Of course, teens miss days. Some try to “catch up” by doing multiple devotions in one sitting. I often say, “If we were meeting for coffee every day and you missed three days, you can’t just have three coffees in one go.” It’s not about checking boxes but about relationship.
We also address guilt. Many feel they’ve failed when they fall behind. But this journey is about grace and growth, not perfection.
Building Habits, Not Just Moments
Consistency matters. When teens do engage regularly, something beautiful happens. They begin to encounter Jesus deeply and personally.
They learn to recognize His presence not through dramatic moments, but through the slow, steady awareness of God’s activity in daily life. Whether reading Scripture, praying, or simply sitting quietly, they discover that Jesus is with them.
Creating Space for God in Everyday Life
The group gatherings are more than check-ins, they’re shared pilgrimages. Knowing others are walking the same road brings strength and connection.
Teens often say, “It’s such a relief to talk with others who get it.”
More than that, they feel like they can breathe in these meetings. There’s a deep contrast between their high-pressure, always-on lives and this contemplative, quiet space of spiritual reflection.

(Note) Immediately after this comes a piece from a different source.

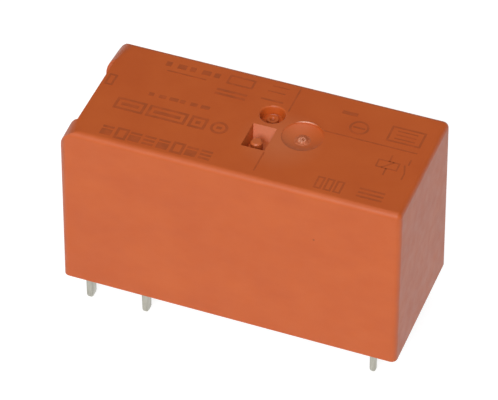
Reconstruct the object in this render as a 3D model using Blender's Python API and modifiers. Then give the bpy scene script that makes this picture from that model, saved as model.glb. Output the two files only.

The Power of Shared Spiritual Journeys
This isn’t about a dramatic campfire commitment. It’s about small, intentional choices repeated over time.
Teens start to believe: “Maybe I can have a real relationship with Jesus. Maybe it doesn’t have to be just a church thing—maybe it can live in my everyday life.”
The local church can sometimes feel like a bubble, where the “spiritual stuff” happens. The RFM Journey breaks that illusion. It shows teens that Jesus is present in the mess and rhythm of ordinary life. Present in family stress, school pressure, and quiet moments of reflection.
A Quiet Revolution in Youth Discipleship
Not every teen continues the practices after the journey. But that’s not the point. Seeds are planted. Rhythms are introduced. A vision is cast: a life of faith that is rooted, resilient, and real.
The RFM Journey isn’t a quick fix. It won’t “solve” youth ministry. But it offers something we deeply need: a way of discipling young people that listens more than it speaks, and forms them from the inside out.
In a world filled with pressure and noise, that might just be the quiet revolution we need.